In Thaler v. Perlmutter, it was decided by the United States District Court, District of Columbia that the work “A Recent Entrance to Paradise” generated by the computer system “Creativity Machine” was not eligible for copyright protection. The US Copyright Office refused Stephen Thaler's request to register the work as a copyrighted work given “Creativity Machine” was designated as the author and the work therefore lacked human authorship. The court upheld this refusal, stating that “United States copyright law protects only works of human creation.” With the decision, the court on the one hand acknowledged that "[…], copyright law has proven malleable enough to cover works created with or involving technologies developed long after traditional media of writings memorialised on paper”, and on the other hand stated that “human creativity is the sine qua non at the core of copyrightability, even as that human creativity is channeled through new tools or into new media”. In this regard, the court makes the comparison with works made with a photo camera, which can only be eligible for copyright protection if there are “original intellectual conceptions of the author” (such as, for example, “posing the [subject] in front of the camera, selecting and arranging the costume, draperies, and other various accessories in said photograph, […]”).

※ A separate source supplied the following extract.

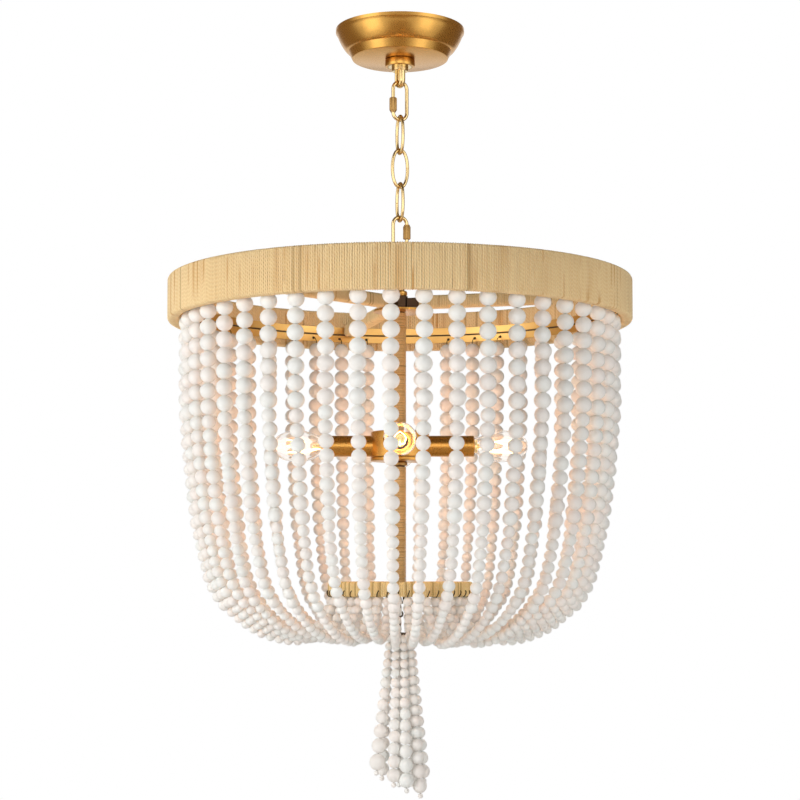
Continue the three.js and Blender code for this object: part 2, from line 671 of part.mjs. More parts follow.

It follows from the above that to the extent there is “human contribution” AI-generated works may be eligible for copyright protection. Exactly what is to be understood by this “human contribution” and to what extent it is required is not entirely clear.

In this regard, the “Copyright registration guide: works containing material generated by artificial intelligence” of the US Copyright Office offer some guidance stating that "If a work's traditional elements of authorship were produced by a machine, the work lacks human authorship and the Office will not register it. For example, when an AI technology receives solely a prompt from a human and produces complex written, visual, or musical works in response, the "traditional elements of authorship" are determined and executed by the technology-not the human user.” In contrast, the Copyright Registration Guide states that copyright protection may exist in the following cases: “For example, a human may select or arrange AI-generated material in a sufficiently creative way that the resulting work as a whole constitutes an original work of authorship. Or an artist may modify material originally generated by AI technology to such a degree that the modifications meet the standard for copyright protection.” The Copyright Registration Guide was published by the US Copyright Office after its decision refusing copyright protection to photographs generated by Midjourney (AI Art Generator) included in Kashtanova's book “Zayra of the Dawn” since the mere entering of text prompts in Midjourney was not considered sufficient to grant copyright protection to the photographs.

It remains to be seen what position on AI and copyright, and in particular authorship, will be taken by the various courts in Europe and ultimately the Court of Justice of the European Union. In any case, it is clear that the aspect of human contribution (and its degree) will be an important factor in whether or not copyright protection to a work is granted. A case-by-case assessment will therefore always be necessary.

The originality requirement and to what extent it can be fulfilled when it comes to AI-generated works will undoubtedly need to be settled and will definitely generate a debate that will go far beyond the legal issue only.